──────── Dataset section

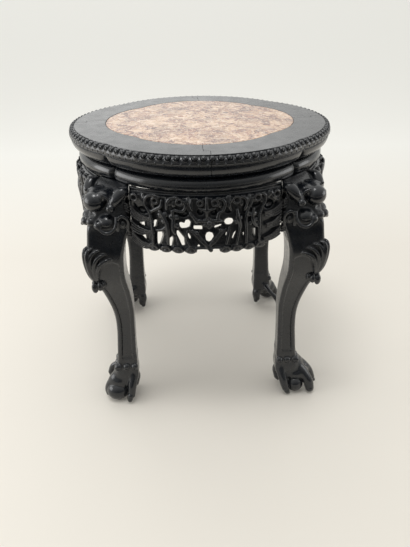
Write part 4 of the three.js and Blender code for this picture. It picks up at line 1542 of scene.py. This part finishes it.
    def carve_curls(self, carving: CarvingBlock) -> None:
        """Adds the row of ring curls under the waist and the leaves that hang from them."""
        curls = [(-101.5, 388, 4.6), (-72.3, 387.6, 4.2), (-38.7, 387.6, 4.2), (-10.7, 386.8, 3.8),
                 (9.5, 386.5, 4.4), (39.3, 388.6, 4.8), (69.3, 388.2, 4.6), (98.5, 388, 4.6)]
        for along, up, size in curls:
            ring = [(along + size * math.cos(a), 0.3, up + size * math.sin(a), 1.7)
                    for a in np.linspace(0, 2 * math.pi, 9, endpoint=False)]
            carving.add(Blob((along, -4.5, up), (size + 1, 3.4, size + 1)), soft=0.8)
            carving.add(Stroke(ring, pieces=2, closed=True), soft=0.5)
            carving.cut(Blob((along, 0, up), (size - 2.2, 3.6, size - 2.2)), soft=0.5)
        leaves = [
            [(-66, -0.5, 393, 1.8), (-76, 0.2, 395, 1.9), (-84.5, 0.5, 391, 2.2), (-87, 0, 382, 2.2),
             (-82, -1, 371, 2.0)],
            [(-63, -1, 388, 2.2), (-64.5, -1, 380, 2.6), (-71, -1.5, 375, 2.6), (-79, -1.5, 370, 2.2)],
            [(-42, -0.5, 394, 1.9), (-50, 0.4, 393, 2.2), (-55.5, 0.4, 387, 2.4), (-57, -0.5, 377, 2.2)],
            [(-32, -1, 388, 2.2), (-31, -1, 380, 2.2), (-36, -1.5, 374, 2.2), (-46, -2, 375, 2.2)],
            [(-22.5, 0, 392, 1.8), (-23.5, 0.4, 384, 2.4), (-22, 0.5, 377, 1.8)],
            [(-1.7, -1, 394, 2.0), (-1.9, 0.5, 384, 2.6), (-1.7, 0.2, 374, 2.6), (-1.7, -1, 364, 2.0)],
            [(-12, -1.5, 379, 2.0), (-2, 0.5, 376, 2.2), (9, -1.5, 378, 2.0)],
            [(13, -0.3, 393, 1.9), (20, 0.5, 391, 2.2), (23.5, 0.2, 384, 2.3), (21, -0.5, 375, 2.2),
             (14, -1.5, 371, 2.0)],
            [(31, -1, 388, 2.2), (29, -1, 381, 2.4), (32, -1.5, 374, 2.0)],
            [(46, -0.3, 393, 1.9), (52.5, 0.4, 389, 2.3), (54, 0, 381, 2.2), (51, -1, 373, 2.0)],
            [(62, -1, 388, 2.2), (60, -1, 380, 2.2), (56, -1.5, 374, 2.0)],
            [(76, -0.3, 393, 1.9), (81, 0.4, 389, 2.3), (81, 0, 380, 2.2), (76, -1, 372, 2.2)],
            [(90, -1, 392, 2.2), (94, -0.5, 383, 2.2), (101, -1, 378, 2.0)],
        ]
        for path in leaves:
            carving.add(Stroke(path), soft=0.9)
        folds = ((-89, 389, 4), (-55, 384, 5), (-47, 384, 4.5), (-26, 388, 5), (17, 383, 4), (28, 389, 4.5),
                 (47, 383, 4.5), (57, 387, 4.5), (77, 383, 4.5), (87, 388, 4.5), (-76, 381, 4))
        for along, up, wide in folds:
            carving.add(Blob((along, -4.5, up), (wide, 4.2, 7)), soft=1.0)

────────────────

→ **Written task**
The data above must be returned in full, exactly as written.

→ **Expected answer**
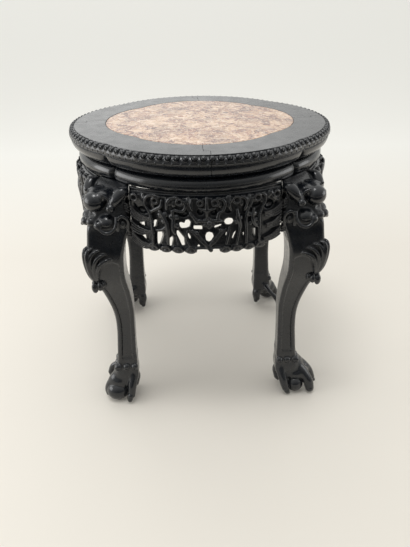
Write part 4 of the three.js and Blender code for this picture. It picks up at line 1542 of scene.py. This part finishes it.
    def carve_curls(self, carving: CarvingBlock) -> None:
        """Adds the row of ring curls under the waist and the leaves that hang from them."""
        curls = [(-101.5, 388, 4.6), (-72.3, 387.6, 4.2), (-38.7, 387.6, 4.2), (-10.7, 386.8, 3.8),
                 (9.5, 386.5, 4.4), (39.3, 388.6, 4.8), (69.3, 388.2, 4.6), (98.5, 388, 4.6)]
        for along, up, size in curls:
            ring = [(along + size * math.cos(a), 0.3, up + size * math.sin(a), 1.7)
                    for a in np.linspace(0, 2 * math.pi, 9, endpoint=False)]
            carving.add(Blob((along, -4.5, up), (size + 1, 3.4, size + 1)), soft=0.8)
            carving.add(Stroke(ring, pieces=2, closed=True), soft=0.5)
            carving.cut(Blob((along, 0, up), (size - 2.2, 3.6, size - 2.2)), soft=0.5)
        leaves = [
            [(-66, -0.5, 393, 1.8), (-76, 0.2, 395, 1.9), (-84.5, 0.5, 391, 2.2), (-87, 0, 382, 2.2),
             (-82, -1, 371, 2.0)],
            [(-63, -1, 388, 2.2), (-64.5, -1, 380, 2.6), (-71, -1.5, 375, 2.6), (-79, -1.5, 370, 2.2)],
            [(-42, -0.5, 394, 1.9), (-50, 0.4, 393, 2.2), (-55.5, 0.4, 387, 2.4), (-57, -0.5, 377, 2.2)],
            [(-32, -1, 388, 2.2), (-31, -1, 380, 2.2), (-36, -1.5, 374, 2.2), (-46, -2, 375, 2.2)],
            [(-22.5, 0, 392, 1.8), (-23.5, 0.4, 384, 2.4), (-22, 0.5, 377, 1.8)],
            [(-1.7, -1, 394, 2.0), (-1.9, 0.5, 384, 2.6), (-1.7, 0.2, 374, 2.6), (-1.7, -1, 364, 2.0)],
            [(-12, -1.5, 379, 2.0), (-2, 0.5, 376, 2.2), (9, -1.5, 378, 2.0)],
            [(13, -0.3, 393, 1.9), (20, 0.5, 391, 2.2), (23.5, 0.2, 384, 2.3), (21, -0.5, 375, 2.2),
             (14, -1.5, 371, 2.0)],
            [(31, -1, 388, 2.2), (29, -1, 381, 2.4), (32, -1.5, 374, 2.0)],
            [(46, -0.3, 393, 1.9), (52.5, 0.4, 389, 2.3), (54, 0, 381, 2.2), (51, -1, 373, 2.0)],
            [(62, -1, 388, 2.2), (60, -1, 380, 2.2), (56, -1.5, 374, 2.0)],
            [(76, -0.3, 393, 1.9), (81, 0.4, 389, 2.3), (81, 0, 380, 2.2), (76, -1, 372, 2.2)],
            [(90, -1, 392, 2.2), (94, -0.5, 383, 2.2), (101, -1, 378, 2.0)],
        ]
        for path in leaves:
            carving.add(Stroke(path), soft=0.9)
        folds = ((-89, 389, 4), (-55, 384, 5), (-47, 384, 4.5), (-26, 388, 5), (17, 383, 4), (28, 389, 4.5),
                 (47, 383, 4.5), (57, 387, 4.5), (77, 383, 4.5), (87, 388, 4.5), (-76, 381, 4))
        for along, up, wide in folds:
            carving.add(Blob((along, -4.5, up), (wide, 4.2, 7)), soft=1.0)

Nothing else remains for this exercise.